Returns the sequence converted to lowercase.

Parameters

  • inplace (bool): If True, modifies the record’s sequence in place. Default False.

Returns

  • str: Lowercase sequence.

reverse(inplace=False)

reverse(inplace: bool = False) -> str

Returns the reverse of the sequence.

Parameters

  • inplace (bool): If True, reverses the record’s sequence in place. Default False.

Returns

  • str: Reversed sequence.

Example

rec = Record("id", "ACGT")
print(rec.reverse())        # "TGCA"

hpc()

hpc() -> str

Homopolymer compression: removes consecutive identical bases.

Returns

  • str: Compressed sequence.

Example

rec = Record("id", "AAATTTCCCGGG")
print(rec.hpc())            # "ATCG"

subseq(start, length)

subseq(start: int, length: int) -> str

Extracts a subsequence.

Parameters

  • start (int): Start index (0‑based).
  • length (int): Number of bases to extract.

Returns

  • str: Subsequence.

Raises

  • AssertionError: If start or start + length are out of bounds.

Example

rec = Record("id", "ACGTACGT")
print(rec.subseq(2, 4))     # "GTAC"

kmers(k)

kmers(k: int) -> Iterator[str]

Generates all k‑mers of length k from the sequence.

Parameters

  • k (int): K‑mer length.

Yields

  • str: Next k‑mer.

Raises

  • ValueError: If k > len(record).

Example

rec = Record("id", "ACGT")
for kmer in rec.kmers(2):
    print(kmer)             # "AC", "CG", "GT"

Slicing

Records support slice notation to extract subsequences:

rec = Record("id", "ACGTACGT")
print(rec[2:6])             # "GTAC"

Internally uses __gititem__ (note the typo in the current implementation). The slice must be contiguous; step is not supported.


Magic Methods

__len__()

Returns sequence length.

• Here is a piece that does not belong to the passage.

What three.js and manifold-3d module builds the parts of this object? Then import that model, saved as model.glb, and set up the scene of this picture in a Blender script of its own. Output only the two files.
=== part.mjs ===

Equivalent to record.length.

__str__()

Returns a short representation: "seqioRecord(name=...)".

__repr__()

Returns a developer‑friendly representation: "seqioRecord(name=..., len=...)".


Internal Notes

  • The Record class wraps a low‑level _seqioRecord C++ object.
  • The _fromRecord class method is used internally by seqioFile to construct Python records from C++ objects.
  • Quality strings are stored as empty strings for FASTA records; the quality property returns "", not None.

Pickling Support

Record instances can be serialized with pickle:

import pickle
rec = Record("id", "ACGT")
data = pickle.dumps(rec)
rec2 = pickle.loads(data)